Conway's Game Of Life
The
Game of life is a cellular automaton simulation of a set of rules developed by John Horton Conway in 1970. Typically 'played' in a 2d
field, the game of life generates many interesting patterns based on a set of simple rules, such as:
- Any live cell with < 2 live neighbors dies, as if by under-population.
- Any live cell with 2-3 live neighbors lives on to the next generation.
- Any live cell with > 3 live neighbors dies, as if by overcrowding.
- Any dead cell with exactly 3 live neighbors becomes a live cell
These rules produce many interesting phenomena, such as
"gliders", periodicly stable microsystems, and configuations that spawn
other automata.
In my version of this game, it takes place in 3 dimensions and follows the following rules:
- Any live cell with < 5 live neighbors dies, as if by under-population.
- Any live cell with 5-7 live neighbors lives on to the next generation.
- Any live cell with > 7 live neighbors dies, as if by overcrowding.
- Any dead cell with exactly 5 live neighbors becomes a live cell
Marching cubes
Marching cubes
is an algorithm used to fit a generalized geometry to a scalar field of
values. The large number of possible polygon configurations are
usually handled through lookup arrays. The algorithm 'marches' through
each unit volume in the space and processes the values of each point in
it.

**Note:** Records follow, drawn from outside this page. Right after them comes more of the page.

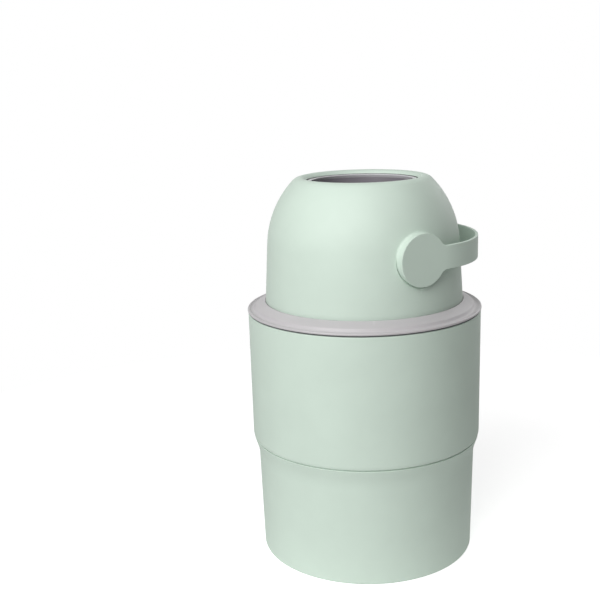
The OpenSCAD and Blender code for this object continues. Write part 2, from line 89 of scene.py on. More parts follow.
def linear(hex_colour):
    """Turns an sRGB hex colour into the linear numbers that shaders use."""
    parts = [int(hex_colour[i:i + 2], 16) / 255 for i in (1, 3, 5)]
    return tuple(p / 12.92 if p <= 0.04045 else ((p + 0.055) / 1.055) ** 2.4 for p in parts)


def add_node(tree, kind, sockets=None, **settings):
    """Adds a node, sets its fields, and fills or links its input sockets."""
    made = tree.nodes.new(kind)
    for field, value in settings.items():
        setattr(made, field, value)
    for socket, value in (sockets or {}).items():
        if isinstance(value, bpy.types.NodeSocket):
            tree.links.new(value, made.inputs[socket])
        else:
            made.inputs[socket].default_value = value
    return made


def new_material(name):
    """An empty node material with its output node."""
    material = bpy.data.materials.new(name)
    material.use_nodes = True
    material.node_tree.nodes.clear()
    output = add_node(material.node_tree, "ShaderNodeOutputMaterial")
    return material, material.node_tree, output


def noise(tree, grain_mm, detail, stretch=(1, 1, 1)):
    """Noise whose blobs measure grain_mm across, fixed to the piece."""
    place = add_node(tree, "ShaderNodeTexCoord")
    scaled = add_node(tree, "ShaderNodeMapping",
                      {"Vector": place.outputs["Object"], "Scale": stretch})
    return add_node(tree, "ShaderNodeTexNoise",
                    {"Vector": scaled.outputs[0], "Scale": 1 / (grain_mm * MM), "Detail": detail})


def remap(tree, value, low, high):
    """Spreads a noise value, which seldom leaves 0.3 to 0.7, between two limits."""
    return add_node(tree, "ShaderNodeMapRange",
                    {"Value": value, "From Min": 0.3, "From Max": 0.7,
                     "To Min": low, "To Max": high})


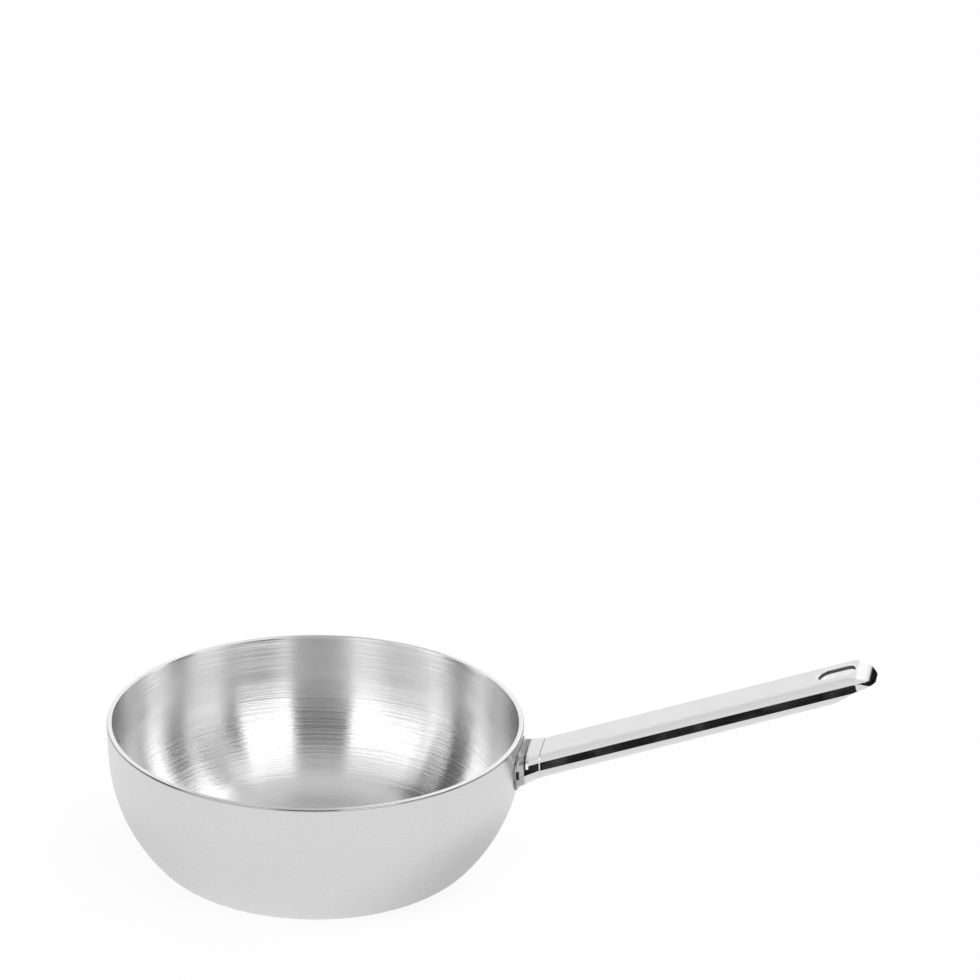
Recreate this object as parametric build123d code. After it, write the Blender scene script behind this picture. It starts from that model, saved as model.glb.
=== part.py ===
from build123d import *
import math
import os

# Saucier pan of clad sheet with a welded hollow handle, in millimetres and degrees.
# The origin is the centre of the face that the pan rests on. +X runs along the handle, +Z is up.

# Vessel, measured on its outer surface
rim_diameter = 240.0
pan_height = 88.8
straight_wall = 18.7
wall_draft = 2.6
belly_radius = 96.0
corner_radius = 32.0
rim_outer_round = 1.0
rim_inner_round = 0.3

# Plies of the clad sheet, from the stove side to the food side
outer_skin_thickness = 0.5
outer_bond_thickness = 0.25
core_thickness = 1.5
inner_bond_thickness = 0.25
liner_thickness = 0.5

# Handle: a round hollow bar with its top pressed flat, and a rounded nose
handle_reach = 215.9
handle_rise = 19.4
handle_drop = 14.8
grip_radius = 13.7
flat_height = 4.2
edge_round = 3.8
nose_round = 19.5
shell_thickness = 1.0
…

This algorithm runs in O(n
3) time and produces approximately n
2 polygons, where n is the length of one dimension of the volume being processed (width, diameter, etc...).
Controls
w |
forward |
s |
backward |
a |
left |
d |
right |
p |
toggle sphere demo |
f |
toggle wireframe |
space |
stop(red b.g.)/go(green b.g.) |
click+drag |
look |
Using
build with make, run produced executable.
Tricks and techniques
This application could get very resource intensive very
quickly, so I had to take various steps to keep performance acceptable.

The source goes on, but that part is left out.